- Dataset records
────────────────
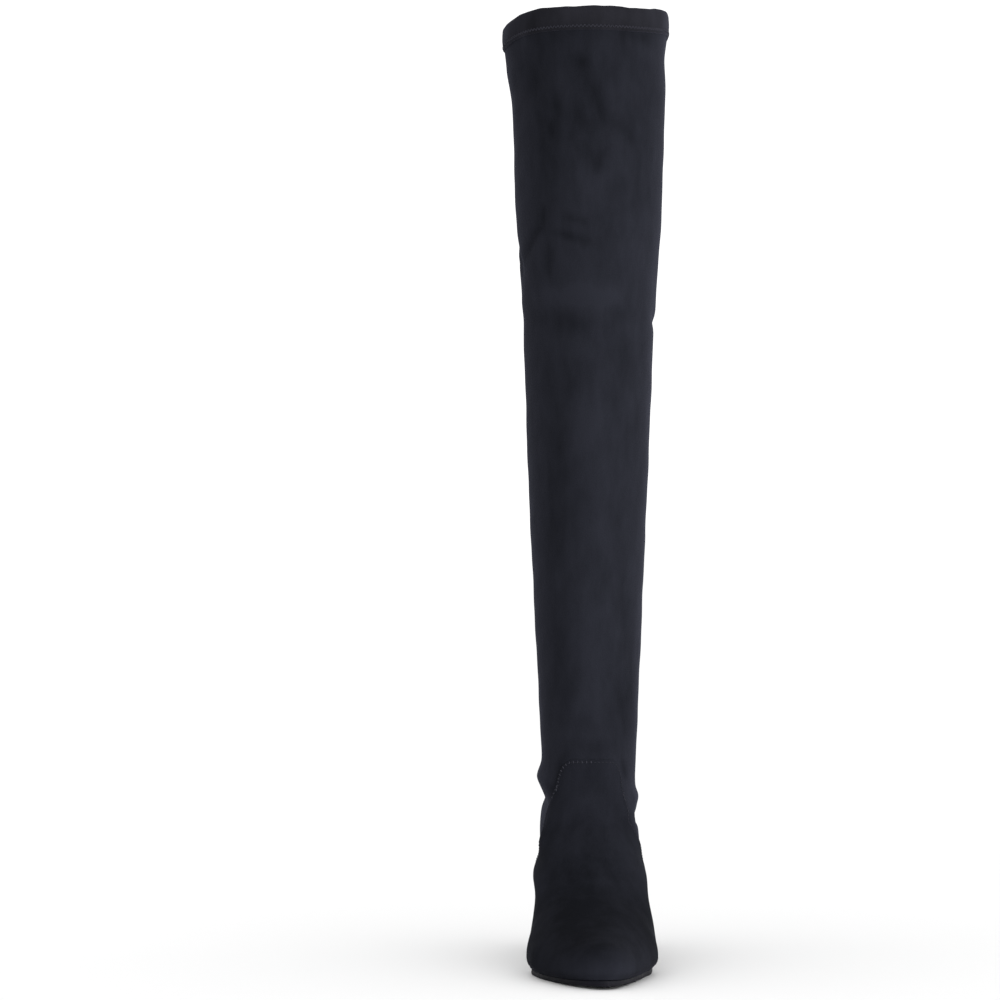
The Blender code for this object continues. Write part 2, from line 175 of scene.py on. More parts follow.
────────────────
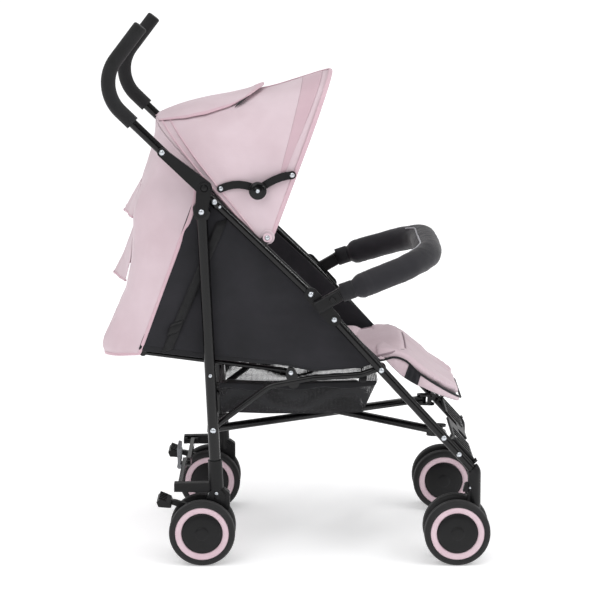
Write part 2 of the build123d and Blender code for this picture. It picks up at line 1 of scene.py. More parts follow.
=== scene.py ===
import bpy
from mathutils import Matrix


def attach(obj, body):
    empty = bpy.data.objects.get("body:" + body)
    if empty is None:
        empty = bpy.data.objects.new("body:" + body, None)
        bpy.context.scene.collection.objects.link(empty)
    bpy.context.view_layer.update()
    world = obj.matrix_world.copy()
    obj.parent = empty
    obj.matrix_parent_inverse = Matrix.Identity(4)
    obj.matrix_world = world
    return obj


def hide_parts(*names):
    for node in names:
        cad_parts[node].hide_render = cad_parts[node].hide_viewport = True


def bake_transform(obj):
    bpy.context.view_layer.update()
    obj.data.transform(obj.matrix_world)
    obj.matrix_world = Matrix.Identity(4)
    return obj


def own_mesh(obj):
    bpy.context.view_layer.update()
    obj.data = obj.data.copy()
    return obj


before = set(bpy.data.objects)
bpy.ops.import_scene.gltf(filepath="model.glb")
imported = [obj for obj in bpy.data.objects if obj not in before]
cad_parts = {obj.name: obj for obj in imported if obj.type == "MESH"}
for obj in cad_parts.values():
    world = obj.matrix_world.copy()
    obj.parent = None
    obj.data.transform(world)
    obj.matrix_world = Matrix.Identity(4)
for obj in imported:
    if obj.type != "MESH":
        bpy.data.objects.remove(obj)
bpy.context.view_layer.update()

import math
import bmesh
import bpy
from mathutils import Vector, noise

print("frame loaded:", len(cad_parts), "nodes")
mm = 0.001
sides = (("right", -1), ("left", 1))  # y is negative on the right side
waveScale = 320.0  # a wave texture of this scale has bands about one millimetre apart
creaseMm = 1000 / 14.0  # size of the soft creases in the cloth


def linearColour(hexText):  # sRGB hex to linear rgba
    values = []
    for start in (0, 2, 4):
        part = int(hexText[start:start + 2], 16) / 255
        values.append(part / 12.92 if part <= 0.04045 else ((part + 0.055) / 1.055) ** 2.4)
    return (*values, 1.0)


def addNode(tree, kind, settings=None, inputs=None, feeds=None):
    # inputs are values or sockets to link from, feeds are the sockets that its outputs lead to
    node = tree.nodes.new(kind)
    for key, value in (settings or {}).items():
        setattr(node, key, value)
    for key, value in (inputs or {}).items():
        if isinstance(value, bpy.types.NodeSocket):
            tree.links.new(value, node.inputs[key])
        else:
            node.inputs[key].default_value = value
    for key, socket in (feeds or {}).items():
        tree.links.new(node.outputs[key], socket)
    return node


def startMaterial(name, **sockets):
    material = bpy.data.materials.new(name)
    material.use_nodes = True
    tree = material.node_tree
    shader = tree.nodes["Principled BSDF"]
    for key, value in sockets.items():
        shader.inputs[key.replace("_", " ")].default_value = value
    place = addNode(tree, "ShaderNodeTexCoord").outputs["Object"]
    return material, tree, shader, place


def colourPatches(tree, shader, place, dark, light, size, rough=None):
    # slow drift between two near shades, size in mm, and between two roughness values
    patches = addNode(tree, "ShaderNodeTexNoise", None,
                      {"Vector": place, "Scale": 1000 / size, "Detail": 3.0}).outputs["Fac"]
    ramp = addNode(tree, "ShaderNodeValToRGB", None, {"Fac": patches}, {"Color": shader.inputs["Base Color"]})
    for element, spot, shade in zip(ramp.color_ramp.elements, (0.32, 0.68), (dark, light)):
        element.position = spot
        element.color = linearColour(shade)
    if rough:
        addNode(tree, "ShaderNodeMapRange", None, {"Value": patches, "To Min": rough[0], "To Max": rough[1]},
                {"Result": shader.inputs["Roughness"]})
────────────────
- What to produce
Starting at the line that holds "obj.matrix_world = world", copy each line exactly and stop after the line that holds "return (*values, 1.0)".

- Exercise output
    obj.matrix_world = world
    return obj


def hide_parts(*names):
    for node in names:
        cad_parts[node].hide_render = cad_parts[node].hide_viewport = True


def bake_transform(obj):
    bpy.context.view_layer.update()
    obj.data.transform(obj.matrix_world)
    obj.matrix_world = Matrix.Identity(4)
    return obj


def own_mesh(obj):
    bpy.context.view_layer.update()
    obj.data = obj.data.copy()
    return obj


before = set(bpy.data.objects)
bpy.ops.import_scene.gltf(filepath="model.glb")
imported = [obj for obj in bpy.data.objects if obj not in before]
cad_parts = {obj.name: obj for obj in imported if obj.type == "MESH"}
for obj in cad_parts.values():
    world = obj.matrix_world.copy()
    obj.parent = None
    obj.data.transform(world)
    obj.matrix_world = Matrix.Identity(4)
for obj in imported:
    if obj.type != "MESH":
        bpy.data.objects.remove(obj)
bpy.context.view_layer.update()

import math
import bmesh
import bpy
from mathutils import Vector, noise

print("frame loaded:", len(cad_parts), "nodes")
mm = 0.001
sides = (("right", -1), ("left", 1))  # y is negative on the right side
waveScale = 320.0  # a wave texture of this scale has bands about one millimetre apart
creaseMm = 1000 / 14.0  # size of the soft creases in the cloth


def linearColour(hexText):  # sRGB hex to linear rgba
    values = []
    for start in (0, 2, 4):
        part = int(hexText[start:start + 2], 16) / 255
        values.append(part / 12.92 if part <= 0.04045 else ((part + 0.055) / 1.055) ** 2.4)
    return (*values, 1.0)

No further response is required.